Albert Einstein once proclaimed that the definition of insanity was doing the same thing over and over again, expecting a different result.

It’s a lesson that Business Secretary Sajid Javid has evidently learned if his appearance in Mumbai this week is anything to go by. Mr Javid has travelled to India to attend high level meetings with Tata, the owner of the Port Talbot steel works, who earlier in the year announced their intentions to sell. At the time of the announcement, Mr Javid was on an official trip in Australia and was publicly eviscerated for his failure to travel to Mumbai to meet with Tata executives.

The fact a Secretary of State would travel halfway around the world to meet with business executives and major shareholders (as opposed to expecting them to come to London) is in itself a demonstration of the importance the government places in resolving the crisis facing the steel industry. After all, the consequences of Port Talbot in particular closing would be more than grave. The local economy would be decimated, national unemployment levels would rise, and tens of thousands of workers would likely be consigned to the proverbial scrapheap given they would require substantial retraining to secure work with a salary equivalent to what they currently receive.

And this is before you consider the impact the closure of a major industry would have on the Conservatives’ credentials as a party and government for business.

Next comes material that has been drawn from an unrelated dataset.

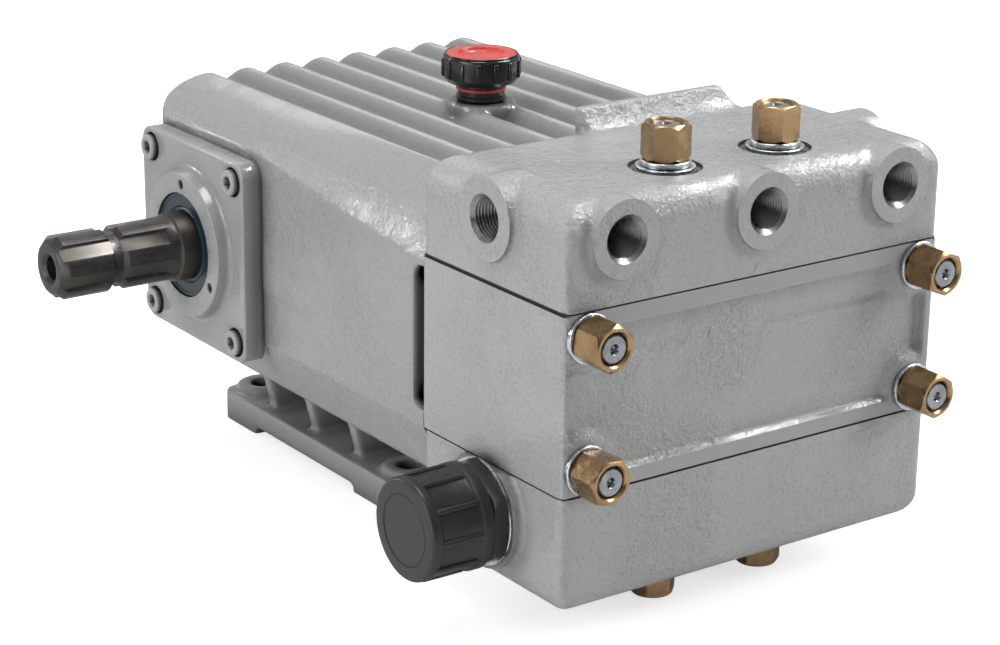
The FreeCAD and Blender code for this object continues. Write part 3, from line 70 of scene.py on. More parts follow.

So off went Mr Javid. His brief, in the broadest terms, is to help ensure Tata don’t cut their losses any further by closing the steel plant before a buyer can be found. Thankfully, there have been numerous expressions of interest, all of which have been undeterred by the suggestion that Tata was losing up to £1 million a day.

But expressions of interest are different from a deal being in place, and the government is now forced to grapple with the enormous pensions liabilities of the steel works (estimated to be worth £16 billion) and the near £500 million shortfall in the fund, which is the deterrent for potential investors.

The government’s response has been to look at basing the pension scheme’s annual return on the lower consumer prices index rather than the currently employed retail prices index. And this is fraught with danger for the government. Failure could see off entirely prospective investors, putting ministers back to square one and leaving workers facing a very bleak future. But even addressing the pensions shortfall in this way is not without risk. It would firmly signal the steel industry is too big to fail, and would set a precedent. So next time a major business fails (like, for example, BHS), will we see workers and experts asking “why not them?” And that’s before the quagmire of whether the government’s plans breach stringent rules on state aid.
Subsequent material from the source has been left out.